[Start Provided material]
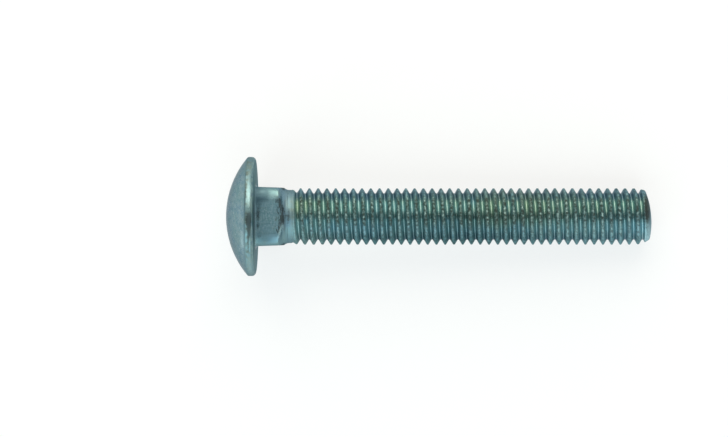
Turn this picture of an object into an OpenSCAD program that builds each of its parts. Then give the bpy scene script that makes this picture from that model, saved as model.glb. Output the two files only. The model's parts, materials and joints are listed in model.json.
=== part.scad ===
// Carriage bolt: a round domed head, a short square neck that bites into wood,
// and a shank that is threaded from the neck to its sheared end.
// One piece of steel, forged at the head end and thread-rolled along the rest.
// It lies as it comes to rest on a flat surface, on the rim of its head and on
// the last crests of its thread, with its head towards -X. The origin is the
// centre of the bearing face under the head.

/* [Head] */
// Diameter of the head across its rim
head_d = 26.6; // [24.5:0.1:28.5]
// Height of the head from the bearing face to the top of the dome
head_h = 6.6; // [5.2:0.1:8]
// Height of the straight band round the head, under the dome
rim_h = 1.7; // [1:0.1:2.6]
// Radius where the dome turns into the band
rim_crown_r = 0.3; // [0.1:0.05:0.45]
// Radius where the band turns into the bearing face
rim_seat_r = 0.4; // [0.1:0.05:0.5]

/* [Square neck] */
// Width of the neck across its flats, against the head
neck_w = 13.2; // [12.4:0.1:14.4]
// Length of the neck with its shoulder, from the bearing face to the plain shank
neck_len = 7.6; // [6.2:0.1:9]
// Angle by which each flat leans in towards the thread
neck_draft = 1.9; // [0:0.1:2.5]
// Radius of the neck's four corners
neck_corner_r = 2.3; // [0.8:0.1:3]
// Radius of the fillet between the neck and the bearing face
neck_fillet_r = 0.45; // [0.2:0.05:0.9]
// Angle of the forged shoulder that trims the flats, from the bolt's axis
shoulder_angle = 60; // [40:1:70]
// Radius of the hollow between the shoulder and the plain shank
shoulder_r = 1.8; // [0.8:0.1:2.6]

/* [Shank and thread] */
// Diameter of the plain shank between the neck and the thread
shank_d = 11.9; // [11.6:0.05:12.3]
// Length from the bearing face to the sheared end
bolt_len = 88.2; // [40:0.1:120]
// Length of plain shank between the shoulder's hollow and the thread
plain_len = 0.4; // [0.2:0.1:8]
// Outer diameter of the thread, over its crests
thread_d = 12.62; // [12.4:0.02:13.2]
// Distance from one crest to the next, 13 to the inch
thread_pitch = 1.954; // [1.5:0.002:2.4]
// Height of the crests above the roots
thread_depth = 1.18; // [0.8:0.02:1.3]
// Included angle between the two flanks of a groove
flank_angle = 60; // [50:1:60]
// Width of the flat on top of a crest
crest_flat = 0.24; // [0.12:0.02:0.3]
// Length along the axis over which the first crest rises out of the shank
run_in = 1.5; // [0.6:0.1:3]
// Turn about the axis at which that crest starts, from +Y
start_turn = 350; // [0:5:360]

/* [Sheared end] */
// Length over which the last crests are turned down
tip_taper_len = 3.2; // [1.5:0.1:5]
// Angle of that turning down, from the bolt's axis
tip_taper_angle = 14; // [6:1:30]
// Diameter of the end face
tip_d = 10.8; // [9:0.1:11.2]
// Angle of the bevel round the end face, from the bolt's axis
tip_bevel_angle = 33; // [20:1:60]
// Radius of the shallow dome that the shears left on the end
tip_dome_r = 18; // [14:0.5:60]
// Distance of that dome's centre from the axis, because the end is sheared askew
tip_skew = 1.2; // [0:0.1:1.8]

/* [Hidden] */

head_r = head_d / 2;
thread_r = thread_d / 2;
root_r = thread_r - thread_depth;
shank_r = shank_d / 2;
tip_r = tip_d / 2;

// Steps round the axis in a turn of thread, and in a quarter of a round corner
turn_steps = 24;
corner_steps = 5;
// Steps along the arc of the dome, and along a small rounded edge
dome_steps = 20;
edge_steps = 5;
$fn = 96;

// The part lies on the head's rim and on the last full crest of its thread, so
// its axis falls from the head towards the end by this angle
last_crest_z = bolt_len - tip_taper_len - thread_pitch / 2;
rest_tilt = atan((head_r - thread_r) / (last_crest_z + rim_seat_r));

// How far one round part runs on inside the next, so that they join
overlap = 0.05;
// How far a cutting outline reaches past the surface that it cuts
spare = 1;

// Points of an arc about [cx, cy], from angle a to angle b
function arc(cx, cy, r, a, b, steps) =
    [for (s = [0:steps]) let (t = a + (b - a) * s / steps) [cx + r * cos(t), cy + r * sin(t)]];

// The head's outline as [distance from the axis, height along it], from the
// middle of the dome round the rim to the bearing face. The rim and the dome
// meet in a small arc that touches both.
dome_sag = head_h - rim_h;
dome_r = (head_r * head_r + dome_sag * dome_sag) / (2 * dome_sag);
dome_z = dome_r - head_h;
crown_x = head_r - rim_crown_r;
crown_z = dome_z - sqrt(pow(dome_r - rim_crown_r, 2) - crown_x * crown_x);
crown_turn = atan2(crown_z - dome_z, crown_x);
head_outline = concat(
    arc(0, dome_z, dome_r, -90, crown_turn, dome_steps),
    arc(crown_x, crown_z, rim_crown_r, crown_turn, 0, edge_steps),
    arc(head_r - rim_seat_r, -rim_seat_r, rim_seat_r, 0, 90, edge_steps),
    [[0, 0]]
);

module head() rotate_extrude() polygon(head_outline);

// One ring of the neck: a square with round corners, at height z
function neck_ring(half_w, corner_r, z) =
    [for (q = [0:3], s = [0:corner_steps])
        let (turn = 90 * (q + s / corner_steps), mid = 90 * q + 45, run = (half_w - corner_r) * sqrt(2))
        [run * cos(mid) + corner_r * cos(turn), run * sin(mid) + corner_r * sin(turn), z]];

// The neck as a stack of rings: from inside the head, up the fillet's hollow
// curve, and along the leaning flats to past the shoulder that trims them away.
// The fillet's first facet runs straight on down into the head.
neck_top = neck_len + spare;
fillet_turns = [for (s = [1:edge_steps]) 90 * s / edge_steps];
function neck_half(z) = neck_w / 2 - z * tan(neck_draft);
function fillet_z(turn) = neck_fillet_r * (1 - cos(turn));
function fillet_out(turn) = neck_fillet_r * (1 - sin(turn));
first_turn = fillet_turns[0];
sunk = neck_fillet_r / 2;
sunk_out = (fillet_out(0) - fillet_out(first_turn)) / fillet_z(first_turn) * sunk;
neck_rings = concat(
    [neck_ring(neck_half(0) + fillet_out(0) + sunk_out, neck_corner_r + fillet_out(0) + sunk_out, -sunk)],
    [for (t = fillet_turns)
        neck_ring(neck_half(fillet_z(t)) + fillet_out(t), neck_corner_r + fillet_out(t), fillet_z(t))],
    [neck_ring(neck_half(neck_top), neck_corner_r, neck_top)]
);

// Two triangles that fill the face a, b, c, d
function quad(a, b, c, d) = [[a, b, c], [a, c, d]];

// A closed solid through a stack of rings that all have as many points
module loft(rings) {
    n = len(rings[0]);
    last = len(rings) - 1;
    polyhedron(
        points = [for (ring = rings, p = ring) p],
        faces = concat(
            [[for (i = [0:n - 1]) i]],
            [for (k = [0:last - 1], i = [0:n - 1]) let (j = (i + 1) % n, a = k * n, b = a + n)
                each quad(a + i, b + i, b + j, a + j)],
            [[for (i = [n - 1:-1:0]) last * n + i]]
        )
    );
}

// What the forging die leaves of the square: a shoulder that slopes in, and a
// hollow curve that runs out just inside the plain shank
hollow_x = shank_r + shoulder_r - overlap;
slope_x = hollow_x - shoulder_r * cos(shoulder_angle);
slope_z = neck_len - shoulder_r * sin(shoulder_angle);
clear_x = neck_w / sqrt(2);
clear_z = slope_z - (clear_x - slope_x) / tan(shoulder_angle);
shoulder_outline = concat(
    [[0, -rim_h], [clear_x, -rim_h], [clear_x, clear_z]],
    arc(hollow_x, neck_len, shoulder_r, 180 + shoulder_angle, 180, 2 * edge_steps),
    [[0, neck_len]]
);

module neck() intersection() {
    loft(neck_rings);
    rotate_extrude() polygon(shoulder_outline);
}

// The plain shank, from inside the head to the thread
thread_start = neck_len + plain_len;

module shank() translate([0, 0, -rim_h]) cylinder(r = shank_r, h = rim_h + thread_start);

// The thread is one surface on a grid that follows the helix. Each turn has
// four rows: the foot and the top of one flank, and the top and the foot of the
// other. A row is [place along the axis from the crest's middle, share of the
// full height].
flank_run = thread_depth * tan(flank_angle / 2);
rows = [
    [-crest_flat / 2 - flank_run, 0],
    [-crest_flat / 2, 1],
    [crest_flat / 2, 1],
    [crest_flat / 2 + flank_run, 0]
];
per_turn = len(rows);
turns = ceil((bolt_len + spare - thread_start) / thread_pitch) + 1;
row_count = per_turn * turns;

// The crest and the groove both grow out of the blank, which is a touch thinner
// than the shank. The grid starts half a turn early, inside the shank.
blank_r = shank_r - overlap;
turns_early = 0.5;
function rise(z) = min(1, max(0, (z - thread_start) / run_in));
function thread_point(i, m) =
    let (
        row = rows[m % per_turn],
        crest_z = thread_start + thread_pitch * (floor(m / per_turn) + i / turn_steps - turns_early),
        z = crest_z + row[0],
        r = blank_r + (root_r + thread_depth * row[1] - blank_r) * rise(z)
    ) rod_point(i, r, z);
function rod_point(i, r, z) =
    let (t = start_turn + 360 * (i / turn_steps - turns_early)) [-r * sin(t), r * cos(t), z];

// A full turn on, a row has become the row of the next turn, so the grid's last
// column joins its first one turn further along. That leaves one uneven face at
// each end, which the fans close.
module thread() {
    n = turn_steps;
    last = row_count - 1;
    sunk_z = neck_len / 2;
    end_z = thread_start + thread_pitch * (turns + 1);
    function at(i, m) = i < n ? i * row_count + m : m + per_turn;
    function foot(i) = n * row_count + i % n;
    function top(i) = n * row_count + n + i % n;
    polyhedron(
        points = concat(
            [for (i = [0:n - 1], m = [0:last]) thread_point(i, m)],
            [for (i = [0:n - 1]) rod_point(i, blank_r, sunk_z)],
            [for (i = [0:n - 1]) rod_point(i, root_r, end_z)]
        ),
        faces = concat(
            [for (i = [0:n - 1], m = [0:last - 1]) if (i < n - 1 || m < last - per_turn)
                each quad(at(i, m), at(i, m + 1), at(i + 1, m + 1), at(i + 1, m))],
            [for (i = [0:n - 2]) each quad(foot(i), at(i, 0), at(i + 1, 0), foot(i + 1))],
            [for (i = [0:n - 2]) each quad(at(i, last), top(i), top(i + 1), at(i + 1, last))],
            [[at(n - 1, 0), foot(0), foot(n - 1)], [at(n - 1, 0), at(0, 0), foot(0)]],
            [for (m = [0:per_turn - 1]) [at(n - 1, 0), at(0, m + 1), at(0, m)]],
            [[at(0, last), top(n - 1), top(0)], [at(0, last), at(n - 1, last), top(n - 1)]],
            [for (m = [0:per_turn - 1]) [at(0, last), at(n - 1, last - m - 1), at(n - 1, last - m)]],
            [[for (i = [0:n - 1]) foot(i)]],
            [[for (i = [n - 1:-1:0]) top(i)]]
        )
    );
}

// The end as it is turned down: the thread's outside tapers from taper_z to
// meet_z, where the bevel round the end face starts. The bevel passes the end
// face's own diameter at edge_z.
edge_z = bolt_len - tip_dome_r + sqrt(tip_dome_r * tip_dome_r - tip_r * tip_r);
taper_z = bolt_len - tip_taper_len;
meet_z = (thread_r - tip_r + taper_z * tan(tip_taper_angle) - edge_z * tan(tip_bevel_angle))
    / (tan(tip_taper_angle) - tan(tip_bevel_angle));
meet_r = thread_r - (meet_z - taper_z) * tan(tip_taper_angle);
end_outline = [
    [0, 0],
    [thread_r + spare, 0],
    [thread_r + spare, taper_z - spare / tan(tip_taper_angle)],
    [meet_r, meet_z],
    [tip_r - spare, edge_z + spare / tan(tip_bevel_angle)],
    [0, edge_z + spare / tan(tip_bevel_angle)]
];

// The shallow dome on the end face, with a rim that stays outside the thread
dome_reach = 30;
dome_outline = concat(
    [[0, 0], [tip_dome_r * sin(dome_reach), 0]],
    arc(0, bolt_len - tip_dome_r, tip_dome_r, 90 - dome_reach, 90, 2 * edge_steps)
);

module threaded_rod() intersection() {
    thread();
    rotate_extrude() polygon(end_outline);
    translate([0, -tip_skew, 0]) rotate_extrude() polygon(dome_outline);
}

module carriage_bolt() color("cadetblue") rotate([0, 90 + rest_tilt, 0]) {
    head();
    neck();
    shank();
    threaded_rod();
}

carriage_bolt();
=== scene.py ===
# %% [markdown]
# # A zinc plated carriage bolt
#
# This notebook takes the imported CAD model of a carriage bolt, gives it a finer
# skin and a plated steel finish, and sets it on a pale floor in soft studio
# light. A carriage bolt has a round domed head, a short square neck that stops
# it from turning in wood, and a thread that was rolled into the rest of its
# shank. The CAD solid stays the frame: everything made here has its sizes and
# its place, and only adds what a solid can't carry.

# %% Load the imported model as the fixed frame
import json

import bpy
import numpy as np
from mathutils import Matrix, Vector


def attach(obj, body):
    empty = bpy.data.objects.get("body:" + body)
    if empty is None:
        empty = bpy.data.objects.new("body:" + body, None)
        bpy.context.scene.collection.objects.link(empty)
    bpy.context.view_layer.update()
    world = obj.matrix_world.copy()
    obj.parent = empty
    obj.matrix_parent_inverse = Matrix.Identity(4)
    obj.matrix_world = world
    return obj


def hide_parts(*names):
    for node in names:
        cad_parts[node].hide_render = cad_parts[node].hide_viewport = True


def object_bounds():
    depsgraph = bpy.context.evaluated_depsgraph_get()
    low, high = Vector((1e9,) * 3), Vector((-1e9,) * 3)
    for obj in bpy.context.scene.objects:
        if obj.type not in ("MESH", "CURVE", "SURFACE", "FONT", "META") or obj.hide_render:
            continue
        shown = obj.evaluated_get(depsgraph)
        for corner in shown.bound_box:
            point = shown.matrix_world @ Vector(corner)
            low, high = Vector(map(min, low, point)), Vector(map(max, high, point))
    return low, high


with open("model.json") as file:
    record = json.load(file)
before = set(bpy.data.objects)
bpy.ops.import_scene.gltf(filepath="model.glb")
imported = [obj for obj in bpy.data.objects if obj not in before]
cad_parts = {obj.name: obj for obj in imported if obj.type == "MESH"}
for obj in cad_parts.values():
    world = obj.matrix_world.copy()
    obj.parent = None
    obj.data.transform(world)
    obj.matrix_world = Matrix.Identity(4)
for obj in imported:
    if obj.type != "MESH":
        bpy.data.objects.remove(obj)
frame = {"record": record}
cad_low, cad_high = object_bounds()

print("CAD box, mm:", [round(1000 * x, 2) for x in (*cad_low, *cad_high)])

# %% [markdown]
# ## The bolt's own directions
#
# The bolt lies on its head's rim and on its thread, so its axis falls a little
# from the head to the end. All its shapes are easier to write along that axis:
# a *station* is how far along it a point lies, measured from the bearing face
# under the head, a *radius* is how far from it, and a *turn* is the angle round
# it, from across the bolt (+Y) up towards the camera. The record's mount on the
# bearing face already holds the axis, so it is read from there.

# %% Directions and units
mounts = {m["name"]: m for m in frame["record"]["mounts"]}
along = np.array(mounts["bearing_face"]["axis"], float)
along /= np.linalg.norm(along)
across = np.array([0.0, 1.0, 0.0])
upward = np.cross(along, across)
mm = 0.001


def place(station, radius, turn):
    """Point = station along the axis + radius x (cos(turn) across + sin(turn) upward), in mm."""
    return (
        station[..., None] * along
        + (radius * np.cos(turn))[..., None] * across
        + (radius * np.sin(turn))[..., None] * upward
    )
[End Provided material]
Return the lines from the line with "outside the thread" through the line with "# its place, and", inclusive, exactly as they stand, and nothing else.

**Answer below**
// The shallow dome on the end face, with a rim that stays outside the thread
dome_reach = 30;
dome_outline = concat(
    [[0, 0], [tip_dome_r * sin(dome_reach), 0]],
    arc(0, bolt_len - tip_dome_r, tip_dome_r, 90 - dome_reach, 90, 2 * edge_steps)
);

module threaded_rod() intersection() {
    thread();
    rotate_extrude() polygon(end_outline);
    translate([0, -tip_skew, 0]) rotate_extrude() polygon(dome_outline);
}

module carriage_bolt() color("cadetblue") rotate([0, 90 + rest_tilt, 0]) {
    head();
    neck();
    shank();
    threaded_rod();
}

carriage_bolt();
=== scene.py ===
# %% [markdown]
# # A zinc plated carriage bolt
#
# This notebook takes the imported CAD model of a carriage bolt, gives it a finer
# skin and a plated steel finish, and sets it on a pale floor in soft studio
# light. A carriage bolt has a round domed head, a short square neck that stops
# it from turning in wood, and a thread that was rolled into the rest of its
# shank. The CAD solid stays the frame: everything made here has its sizes and
# its place, and only adds what a solid can't carry.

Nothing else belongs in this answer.